For years I explained to students that the Wyoming legislators extended the suffrage to women because they wanted to attract women immigrants to a frontier state. Today, reading Anna Shaw’s The Story of a Pioneer, (c. 1915) I learned the correct version.
A member of the legislature, grateful to a midwife named Esther Morris for helping in a difficult birth, asked if there was anything he could do for her. She told him she’d like him to introduce a bill enfranchising women. He did, and the Democratic legislature, thinking the whole thing a huge joke, passed the bill to embarrass the Republican governor, who would have to veto the bill.
The governor, originally from Ohio, had heard a speech by Susan B. Anthony when he was a boy, and signed it. The following year a Democrat introduced a bill to repeal the policy, but by that time public sentiment had changed to favor women’s suffrage.
Here’s the part that I thought was absolutely wonderful.

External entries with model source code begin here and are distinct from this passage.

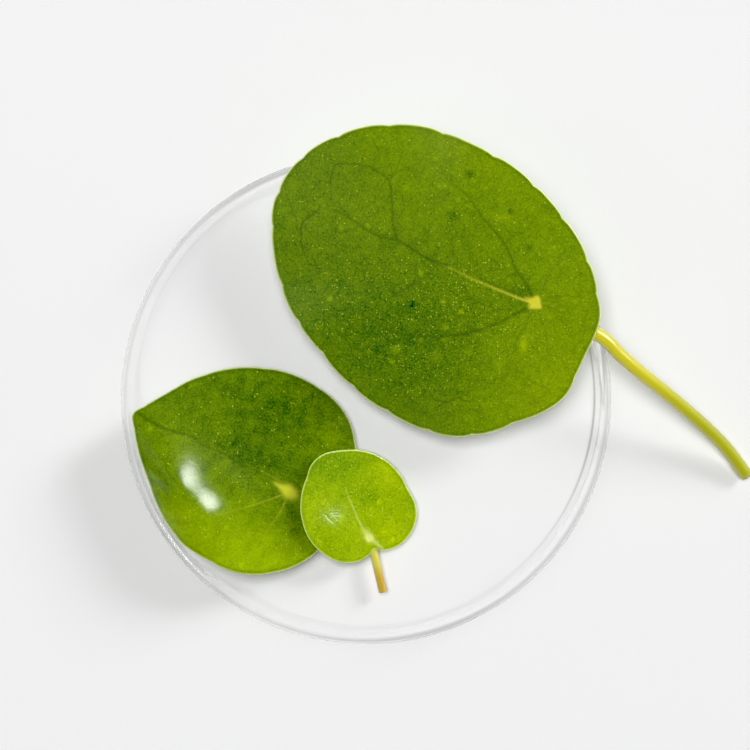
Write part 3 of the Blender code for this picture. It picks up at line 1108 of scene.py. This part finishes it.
@dataclass(frozen=True)
class MiddleLeaf(Leaf):
    """The pointed leaf that climbs the left wall.

    Uphill is a direction in plan. The climb is its slope, how far downhill of the attachment it begins, and
    the length over which it bends. The droop is how sharply it bends back, and where that begins.
    """

    lift: float = 3.85
    uphill: tuple = (-0.90, -0.43)
    climb: tuple = (0.31, 8.5, 3.5)
    droop: tuple = (0.035, 20.0)
    swell_middle: tuple = (-36.9, -18.2)
    swell_size: tuple = (5.0, 9.0)

    def height(self, x: np.ndarray, y: np.ndarray, share: np.ndarray) -> np.ndarray:
        """A sheet that bends up to a steady slope, swells below its main vein and droops at its left margin.

        The bend is the slope times the logarithm of one more than the exponential of the distance uphill.
        The droop is a square, and the swell is a bell a millimetre high.

        Args:
            x: Places across.
            y: Places up.
            share: Share of the way from the middle to the margin.

        Returns:
            Heights in millimetres.
        """
        (right, up), (slope, start, length) = self.uphill, self.climb
        uphill = right * (x - self.attachment[0]) + up * (y - self.attachment[1])
        climb = slope * length * np.logaddexp(0.0, (uphill + start) / length)
        droop = self.droop[0] * np.maximum(uphill - self.droop[1], 0.0) ** 2
        swell_x, swell_y = x - self.swell_middle[0], y - self.swell_middle[1]
        across = (right * swell_x + up * swell_y) / self.swell_size[0]
        along = (up * swell_x - right * swell_y) / self.swell_size[1]
        swell = np.exp(-across ** 2 - along ** 2)
        ripple = self.ripple(x - self.middle[0], y - self.middle[1])
        return self.lift + climb - droop + swell + ripple * share ** 3


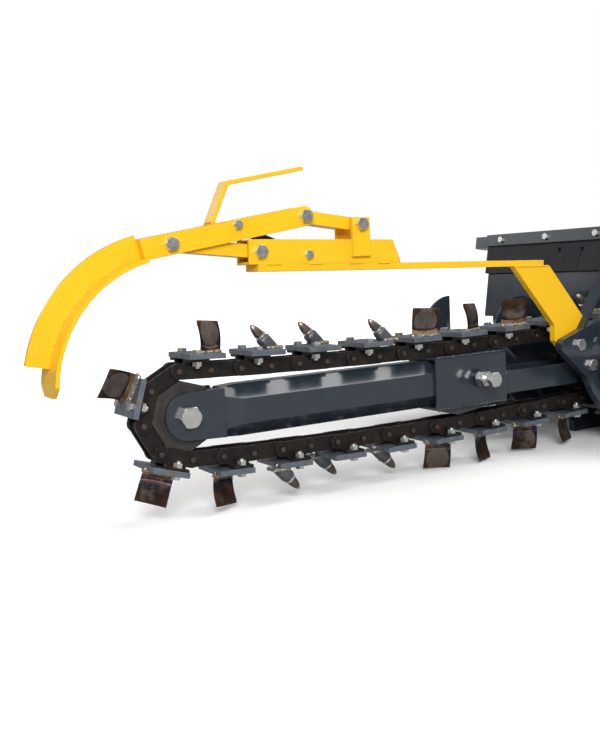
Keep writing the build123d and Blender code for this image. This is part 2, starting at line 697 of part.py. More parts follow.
def rear_frame():
    written("lower_cross_tube", cross_tube(LOWER_TUBE_Z))
    written("upper_cross_tube", cross_tube(UPPER_TUBE_Z))
    back = HITCH_FACE_X - HITCH_T
    webs = []
    for y in (-HITCH_WEB_DY / 2, HITCH_WEB_DY / 2):
        webs.append(block(TUBE_BACK, back, -HEAD_Y + y - HITCH_WEB_T / 2, -HEAD_Y + y + HITCH_WEB_T / 2,
                          -HEAD_Z - HITCH_H / 2, UPPER_TUBE_Z + TUBE / 2))
    written("hitch_webs", *webs)
    skids = []
    for x0, y0, y1 in ((SKID_X0, -SIDE_Y - SIDE_T, -SIDE_Y), (SKID_X0, SIDE_Y, SIDE_Y + SIDE_T),
                       (TUBE_FRONT, FRAME_FAR_Y - SKID_FAR_W, FRAME_FAR_Y)):
        skids.append(block(x0, back, y0, y1, FLOOR_Z, SKID_TOP_Z))
    written("skid_runners", *skids)


def hitch_plate():
    """Plate that the machine's quick hitch takes hold of, hooked along its top edge."""
    x1 = HITCH_FACE_X
    x0 = x1 - HITCH_T
    y0 = -HEAD_Y - HITCH_W / 2
    y1 = -HEAD_Y + HITCH_W / 2
    top = -HEAD_Z + HITCH_H / 2
    plate = block(x0, x1, y0, y1, -HEAD_Z - HITCH_H / 2, top)
    plate -= block(x1 - HITCH_RELIEF, x1 + 1, y0 - 1, y1 + 1, top - HITCH_LIP - HITCH_RELIEF, top)
    hook = [(x0, top), (x1, top), (x1 + HITCH_LIP, top - HITCH_LIP),
            (x1 + HITCH_LIP, top - HITCH_LIP + HITCH_LIP_T), (x1, top + HITCH_LIP_T),
            (x0, top + HITCH_LIP_T)]
    plate += upright(hook, y0, y1)
    for y in (-HITCH_HOLE_DY / 2, HITCH_HOLE_DY / 2):
        for z in (-HITCH_HOLE_DZ / 2, HITCH_HOLE_DZ / 2):
            plate -= Pos(x0, -HEAD_Y + y, -HEAD_Z + z) * Rot(0, 90, 0) * Cylinder(
                HITCH_HOLE_R, 4 * HITCH_T)
    written("hitch_plate", plate)


# ---------- hood and flap ----------
def leaning(piece):
    """Tilt a hood piece forwards about the front top edge of its panel."""
    return Pos(HOOD_X, 0, HOOD_TOP_Z) * Rot(0, HOOD_LEAN, 0) * piece


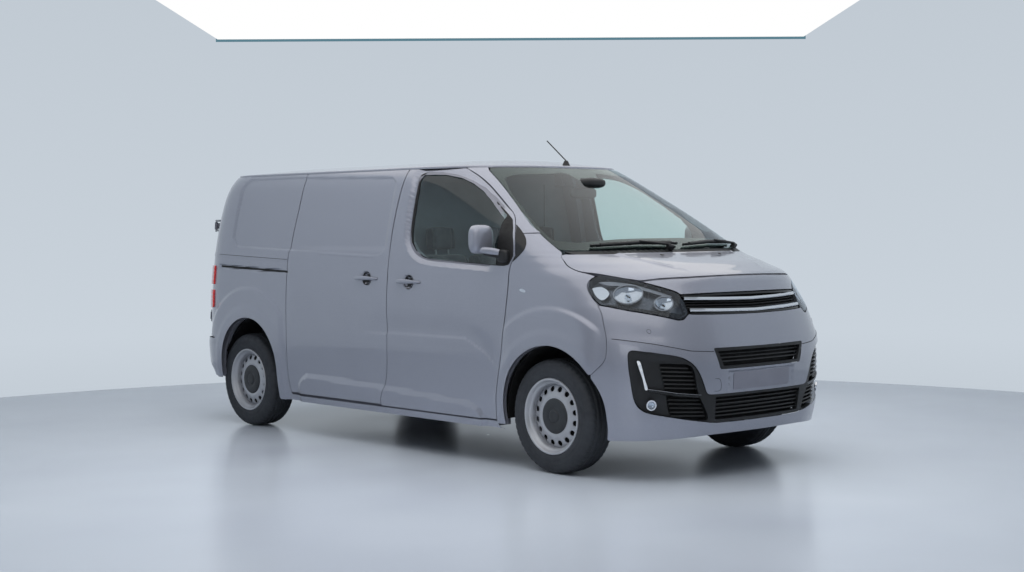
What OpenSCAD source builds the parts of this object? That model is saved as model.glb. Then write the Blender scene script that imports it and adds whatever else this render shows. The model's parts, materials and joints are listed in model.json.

When Wyoming applied for statehood in 1890, some people were afraid the women’s suffrage policy might jeopardize the chances for admission. A number of Wyoming women sent this telegram to Joseph M. Carey, one of the men behind Wyoming statehood: “Drop us if you must. We can trust the men of Wyoming to enfranchise us after our territory becomes a state.”
Mr. Carey discussed the idea with other men who were urging statehood and sent back this reply: “We may stay out of the Union a hundred years, but we will come in with our women.”
I must confess, that makes me all verklempt.